In those songs I was teaching what was appropriate to those times. The song condemned those who went after women of ill fame and warned that such persons would be shunned by society and forfeit the respect of everyone. The boys were afraid to sing the song. The strong words used in the song were necessary to teach a lesson to those who misbehaved. To correct people who were leading bad lives, I used to compose poems and write plays even from those early years. I am always in the habit of living up to what I preach. I do not preach what I do not practice. Whatever I do is of a "positive" character. I have no desires of any kind.
Students are My property
I have often declared that "students are my property". A student also said earlier: "Swami! we are your property." This is true. But there are properties of different kinds –those that are valuable and those that are not. As long as students consider themselves as my property, they should lead ideal lives. You should not become useless garbage. You should stand up as high mountains. It is for this purpose that I am training all of you. Many students are not coming up to my expectations. They are not understanding my message. Some day they will understand it. There is no trace of the negative in me. Everything is positive.

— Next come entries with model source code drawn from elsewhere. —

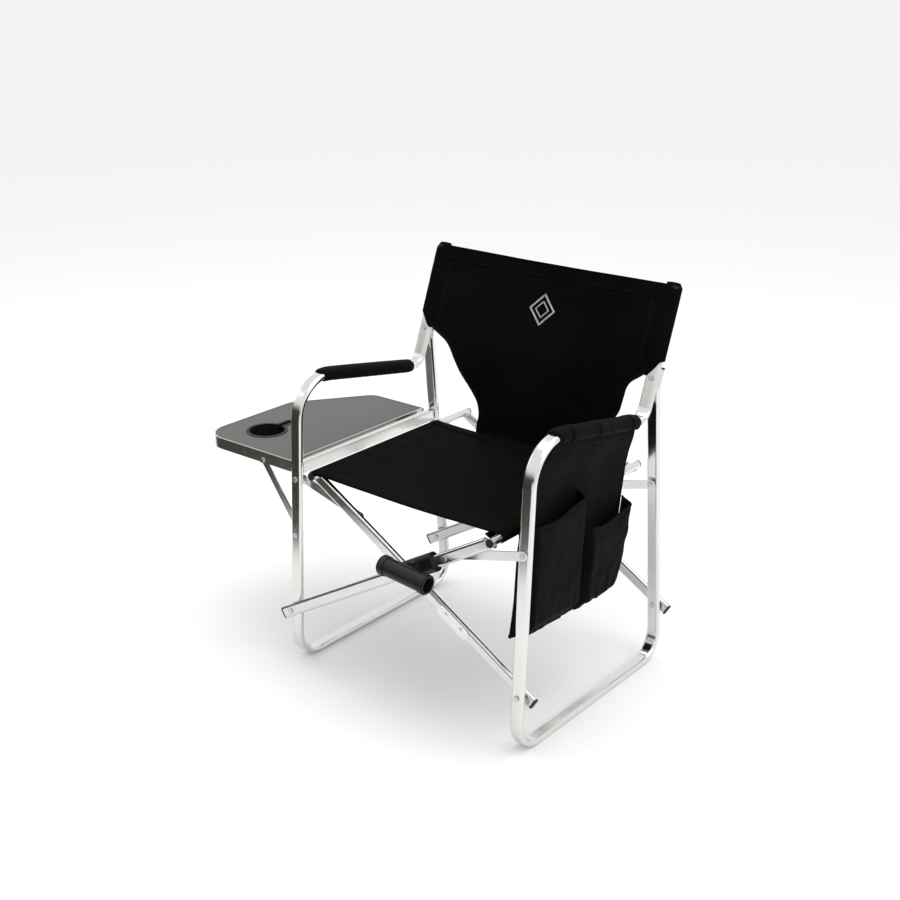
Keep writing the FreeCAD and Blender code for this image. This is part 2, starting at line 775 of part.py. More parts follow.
def cup_holder():
    """Moulded cup with a thin flange and a handle slot."""
    flange_z = table_top_z - board_drop + 0.2
    top = flange_z + flange_lip
    low = flange_z - cup_depth
    inside = low + cup_floor
    centre = Vector(cup_x, cup_y, 0)
    outer = rod(centre + Z * low, centre + Z * top, cup_radius + cup_wall)
    outer = outer.fuse(handle_slot(handle_width + 2 * cup_wall, low, top))
    flange = rod(centre + Z * flange_z, centre + Z * top, cup_radius + flange_reach)
    flange = flange.fuse(handle_slot(handle_width + 2 * flange_reach, flange_z, top))
    hollow = rod(centre + Z * inside, centre + Z * (top + 1), cup_radius)
    hollow = hollow.fuse(handle_slot(handle_width, inside, top + 1))
    return outer.fuse(flange).cut(hollow).removeSplitter()


def hinge_rail():
    """Bar between the legs of the table side; the table hangs on its outer face."""
    x = -half_width
    z0, z1 = hinge_rail_z
    half = hinge_rail_half
    wall = hinge_rail_wall
    front = front_leg_y(z0) + tube_thick / 2 + hinge_rail_front
    rear = rear_leg_y(z1) - tube_thick / 2 - hinge_rail_rear
    rail = box(x - half, x + half, front, rear, z0, z1)
    inside = half - wall
    return rail.cut(box(x - inside, x + inside, front + wall, rear - wall, z0 + wall, z1 - wall))


def hinge_fixed_leaves():
    """Leaf and two outer knuckles of each table hinge, on the hinge rail."""
    leaves = []
    inner_x = -half_width - hinge_rail_half - 0.1
    outer_x = inner_x - leaf_thick
    low = hinge_z - knuckle_radius / 2
    for y in hinge_ys:
        leaf = box(outer_x, inner_x, y - leaf_half, y + leaf_half, low, hinge_rail_z[1] - 2)
        for y0, y1 in ((y - leaf_half, y - knuckle_split), (y + knuckle_split, y + leaf_half)):
            start = Vector(hinge_x, y0, hinge_z)
            knuckle = rod(start, Vector(hinge_x, y1, hinge_z), knuckle_radius)
            web = box(hinge_x, inner_x, y0, y1, low, hinge_z + knuckle_radius - 0.5)
            leaf = leaf.fuse(knuckle).fuse(web)
        room = box(outer_x - 1, inner_x + 1, y - knuckle_split, y + knuckle_split,
                   low - knuckle_radius, hinge_z + 2.25 * knuckle_radius)
        leaf = leaf.cut(room)
        bore = y_hole(hinge_x, hinge_z, y - 2 * leaf_half, y + 2 * leaf_half,
                      hinge_pin_radius + 0.02)
        leaves.append(leaf.cut(bore).removeSplitter())
    return Part.makeCompound(leaves)


def table_leaves():
    """Leaf and middle knuckle of each table hinge, under the table rim."""
    leaves = []
    low = table_top_z - table_depth
    half = knuckle_split - 0.2
    for y in hinge_ys:
        leaf = box(hinge_x - leaf_reach, hinge_x, y - half, y + half, low - leaf_thick, low - fit)
        start = Vector(hinge_x, y - half, hinge_z)
        knuckle = rod(start, Vector(hinge_x, y + half, hinge_z), knuckle_radius)
        bore = y_hole(hinge_x, hinge_z, y - leaf_half, y + leaf_half, hinge_pin_radius + fit)
        leaves.append(leaf.fuse(knuckle).cut(bore).removeSplitter())
    return Part.makeCompound(leaves)


def hinge_pins():
    pins = []
    for y in hinge_ys:
        start = Vector(hinge_x, y - hinge_pin_half, hinge_z)
        end = Vector(hinge_x, y + hinge_pin_half, hinge_z)
        pins.append(rod(start, end, hinge_pin_radius))
    return Part.makeCompound(pins)


strut_y0 = front_leg_y(strut_pivot_z) + tube_thick / 2 + strut_clear
strut_y1 = strut_y0 + strut_thick


def table_strut():
    """Flat stay from the front leg up into the table rim."""
    foot = (-half_width, strut_pivot_z)
    top = (strut_top_x, strut_top_z)
    return flat_bar(*foot, *top, strut_width, strut_y0, strut_y1, [foot, top])


def strut_stud():
    """Rivet in the rim at the strut's upper end, stopping just short of the strut."""
    end_y = table_front_y + rim_wall - fit
    return headed_pin(strut_top_x, strut_top_z, table_front_y - gap, end_y)


# ---------------------------------------------------------------- rod holder
clamp_along = 74.0            # middle of the clamp, up crossed leg 2 from the centre pivot
clamp_length = 84.0
clamp_wall = 7.0
swivel_y = front_2_y - cross_thick / 2 - 6.0
tube_bore = 15.0
holder_wall = 3.0
holder_lip = 1.6
holder_lip_half = 6.0
tube_length = 112.0
boss_round = 15.0
boss_rise = 5.0
screw_back = 26.0
screw_head = 9.0
screw_grooves = 10
rod_rise_deg = 5.0
tube_middle_y = swivel_y - 33.0


def clamp_middle():
    return Vector(0, front_2_y, centre_z) + cross_way(2) * clamp_along


def clamp_screw_line():
    """Foot of the thumb screw's head, and the way it points."""
    way = cross_way(2)
    across = way.cross(Y).normalize()
    down = across if across.z < 0 else across * -1
    return clamp_middle() - way * screw_back + down * (cross_width / 2 + clamp_wall + gap), down


def rod_clamp():
    """Moulded clamp round the crossed leg, with a boss for the swivel."""
    way = cross_way(2)
    across = way.cross(Y).normalize()
    middle = clamp_middle()
    start = middle - way * (clamp_length / 2)
    end = middle + way * (clamp_length / 2)
    body = oval_bar(start, end, across, cross_width + 2 * clamp_wall, cross_thick + 12.0)
    channel = oval_bar(start - way, end + way, across, cross_width + 2 * gap, cross_thick + 2 * gap)
    boss_start = Vector(middle.x, swivel_y + 1.0, middle.z)
    boss = rod(boss_start, boss_start - Y * boss_rise, boss_round)
    body = body.cut(channel).fuse(boss)
    screw, down = clamp_screw_line()
    body = body.cut(rod(screw - down * (clamp_wall + 0.5), screw + down, pin_radius + fit))
    bolt_hole = y_hole(middle.x, middle.z, swivel_y - 20, front_2_y - cross_thick / 2)
    return body.cut(bolt_hole).removeSplitter()


def clamp_screw():
    """Thumb screw that tightens the clamp from below."""
    spot, down = clamp_screw_line()
    way = cross_way(2)
    head = rod(spot, spot + down * screw_head, screw_head)
    reach = screw_head + 0.6
    for k in range(screw_grooves):
        turn = 2 * math.pi * k / screw_grooves
        groove = spot + way * (reach * math.cos(turn)) + Y * (reach * math.sin(turn))
        head = head.cut(rod(groove - down, groove + down * (screw_head + 2.0), 1.6))
    return head.fuse(rod(spot - down * (clamp_wall - 0.5), spot, pin_radius)).removeSplitter()


plate_y = swivel_y - 4.0 - gap
plate_thick = 5.0
head_y = plate_y - plate_thick - gap


def swivel_pin():
    """Headed pin that holds the cradle on the clamp and lets it turn."""
    middle = clamp_middle()
    return headed_pin(middle.x, middle.z, head_y, front_2_y - cross_thick / 2 - gap - 0.6)


def rod_tube_ends():
    middle = clamp_middle()
    rise = math.radians(rod_rise_deg)
    way = Vector(-math.cos(rise), 0, math.sin(rise))
    centre = Vector(middle.x, tube_middle_y, middle.z)
    return centre - way * (tube_length / 2), centre + way * (tube_length / 2)


def rod_cradle():
    """Swivel plate and the holder tube that takes the butt of a fishing rod."""
    x, _, z = clamp_middle()
    start, end = rod_tube_ends()
    way = end.sub(start).normalize()
    tube = rod(start, end, tube_bore + holder_wall)
    lip = way * holder_lip_half
    for spot in (start + way * 8.0, end - way * 8.0):
        tube = tube.fuse(rod(spot - lip, spot + lip, tube_bore + holder_wall + holder_lip))
    plate = rod(Vector(x, plate_y, z), Vector(x, plate_y - plate_thick, z), boss_round)
    web = box(x - 12.0, x + 12.0, tube_middle_y, plate_y - 4.0, z - 11.0, z + 11.0)
    cradle = tube.fuse(plate).fuse(web)
    cradle = cradle.cut(rod(start - way * 5.0, end + way * 5.0, tube_bore))
    cradle = cradle.cut(y_hole(x, z, head_y - 2.0, plate_y + 5.0))
    # The pin's head slips into a slot that is open below.
    slot_y = head_y - head_rise * pin_radius - gap
    slot_radius = head_ratio * pin_radius + gap
    slot = rod(Vector(x, head_y + gap, z), Vector(x, slot_y, z), slot_radius)
    slot = slot.fuse(box(x - slot_radius, x + slot_radius, slot_y, head_y + gap, z - 16.0, z))
    return cradle.cut(slot).removeSplitter()


# ---------------------------------------------------------------- all nodes
nodes = {
    "pouch_side_frame_tube": side_frame(1),
    "pouch_side_end_plugs": frame_plugs(1),
    "pouch_side_post_rivet": post_rivets(1),
    "pouch_side_pivot_rivets": leg_rivets(1),
    "pouch_side_spacers": leg_spacers(1),
    "pouch_side_arm_pad": arm_pad(1),
    "pouch_back_panel": pouch_panel(),
    "pouch_front_pocket": pouch_pocket(front_pocket),
    "pouch_rear_pocket": pouch_pocket(rear_pocket),
    "pouch_hanging_loops": pouch_loops(),
    "back_sling_pouch_half": back_half(1),
    "table_side_frame_tube": side_frame(-1),
    "table_side_end_plugs": frame_plugs(-1),
    "table_side_post_rivet": post_rivets(-1),
    "table_side_pivot_rivets": leg_rivets(-1),
    "table_side_spacers": leg_spacers(-1),
    "table_side_arm_pad": arm_pad(-1),
    "back_sling_table_half": back_half(-1),
    "table_hinge_rail": hinge_rail(),
    "table_hinge_fixed_leaves": hinge_fixed_leaves(),
    "table_hinge_pins": hinge_pins(),
    "table_rim": table_rim(),
    "table_board": table_board(),
    "table_hinge_leaves": table_leaves(),
    "cup_holder": cup_holder(),
    "strut_stud": strut_stud(),
    "table_strut": table_strut(),
    "cross_1_front_leg": cross_leg(1, front_1_y),
    "cross_1_rear_leg": cross_leg(1, rear_1_y),
    "cross_1_end_caps": cross_caps(1),
    "cross_1_seat_rail": seat_rail(1),
    "cross_1_saddles": saddles(1),
    "cross_1_link_pins": link_pins(1),
    "cross_1_doubler_plate": doubler(),
    "centre_pivot_rivets": centre_pins(),
    "centre_pivot_spacers": centre_spacers(),
    "seat_sling_table_half": seat_half(-1),
    "cross_2_front_leg": cross_leg(2, front_2_y),
    "cross_2_rear_leg": cross_leg(2, rear_2_y),
    "cross_2_end_caps": cross_caps(2),
    "cross_2_seat_rail": seat_rail(2),
    "cross_2_saddles": saddles(2),
    "cross_2_link_pins": link_pins(2),
    "seat_sling_pouch_half": seat_half(1),
    "rod_clamp": rod_clamp(),
    "rod_clamp_screw": clamp_screw(),
    "rod_swivel_pin": swivel_pin(),
    "rod_cradle": rod_cradle(),
    "link_front_pouch_side": link(1, 0),
    "link_rear_pouch_side": link(1, 1),
    "link_front_table_side": link(-1, 0),
    "link_rear_table_side": link(-1, 1),
}

# The origin is the middle of the footprint box, on the floor.
whole = Part.makeCompound(list(nodes.values())).BoundBox
to_origin = Vector(-(whole.XMin + whole.XMax) / 2, -(whole.YMin + whole.YMax) / 2, 0)

os.makedirs("parts", exist_ok=True)
for name, shape in nodes.items():
    shape.translate(to_origin)
    shape.exportStep(f"parts/{name}.step")
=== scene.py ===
# %% [markdown]
# A folding camp chair, dressed for the studio.  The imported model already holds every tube, rivet
# and moulding in its right place, so this script loads it as a fixed frame.  Its work is the
# cloth, which the frame only stands in for with flat sheets, and the finish of every surface.

# %% Load the frame
import json
import math
import bmesh
import bpy
from mathutils import Matrix, Vector, noise
from mathutils.bvhtree import BVHTree


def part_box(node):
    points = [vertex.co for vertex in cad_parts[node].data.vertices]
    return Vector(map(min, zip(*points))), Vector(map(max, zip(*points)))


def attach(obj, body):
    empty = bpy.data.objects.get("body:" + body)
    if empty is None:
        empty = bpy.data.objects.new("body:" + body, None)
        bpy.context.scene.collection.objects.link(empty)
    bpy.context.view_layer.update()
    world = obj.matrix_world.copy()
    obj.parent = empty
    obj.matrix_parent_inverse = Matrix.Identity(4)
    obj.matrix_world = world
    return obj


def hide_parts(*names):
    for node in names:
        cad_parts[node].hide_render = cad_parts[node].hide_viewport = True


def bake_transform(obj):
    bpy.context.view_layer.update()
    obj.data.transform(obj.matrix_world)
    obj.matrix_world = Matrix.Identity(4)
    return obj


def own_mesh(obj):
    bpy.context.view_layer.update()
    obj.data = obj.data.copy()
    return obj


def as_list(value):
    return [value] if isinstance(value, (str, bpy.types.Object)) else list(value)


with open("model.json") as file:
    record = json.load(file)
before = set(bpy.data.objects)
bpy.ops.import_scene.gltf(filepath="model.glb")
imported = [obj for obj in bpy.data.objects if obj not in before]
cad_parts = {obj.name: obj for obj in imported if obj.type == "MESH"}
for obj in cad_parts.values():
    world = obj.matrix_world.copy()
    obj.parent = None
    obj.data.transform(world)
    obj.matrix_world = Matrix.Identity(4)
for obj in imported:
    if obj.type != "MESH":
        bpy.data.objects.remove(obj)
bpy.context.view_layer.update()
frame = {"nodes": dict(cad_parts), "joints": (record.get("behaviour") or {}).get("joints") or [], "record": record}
nodes = frame["nodes"]
joint = {j["name"]: j for j in frame["joints"]}
middle = Vector(joint["centre_pivot"]["pos_m"])
print("pieces in the frame:", len(nodes))

# %% [markdown]
# Shader maths reads best as ordinary expressions.  A Wire wraps one output socket of a node, and
# adding or multiplying two wires adds the Math node that does it.  Every other node comes from
# Finish.node, which takes the settings first and then what goes into each socket.

# %% Shader expressions
class Wire:
    """One output socket that can be used in sums."""

    def __init__(self, finish, socket):
        self.finish = finish
        self.socket = socket

    def sum_node(self, operation, first, second=0.0, clamp=False):
        return self.finish.node("ShaderNodeMath", {"operation": operation, "use_clamp": clamp},
                                {0: first, 1: second})

    def __add__(self, other):
        return self.sum_node("ADD", self, other)

    def __sub__(self, other):
        return self.sum_node("SUBTRACT", self, other)

    def __rsub__(self, other):
        return self.sum_node("SUBTRACT", other, self)

    def __mul__(self, other):
        return self.sum_node("MULTIPLY", self, other)

    def __pow__(self, other):
        return self.sum_node("POWER", self, other)

    def over(self, other):
        return self.sum_node("GREATER_THAN", self, other)

    def clamped(self):
        return self.sum_node("ADD", self, 0.0, clamp=True)

    __radd__ = __add__
    __rmul__ = __mul__


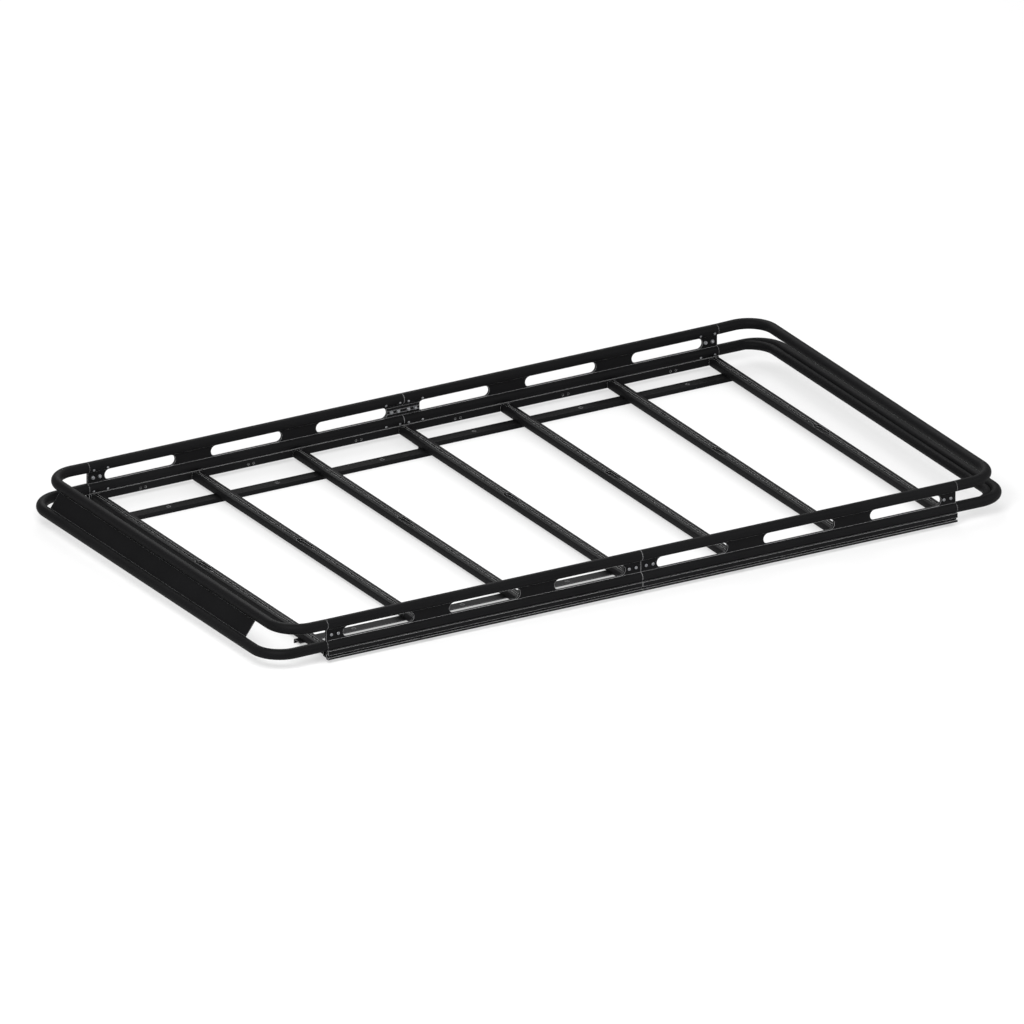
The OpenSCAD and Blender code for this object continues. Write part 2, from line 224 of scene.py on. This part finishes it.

Pay heed to my advice. Talk as little as possible. Some students tell me that their parents want them to get married (after finishing their studies). I won't advise you not to get married. If you wish to marry, do so. But, I will not force anyone to marry against his will. Each one should consult his conscience and decide.
Do your duties to your family. Do not let your children do what you consider is wrong. In the Mahabharatha, Dhritarashtra failed to correct his eldest son, Duryodhana, and the result was disastrous for the entire Kaurava clan. Vidura reminded him that if only he had taken firm action to restrain Duryodhana, the family could have been saved.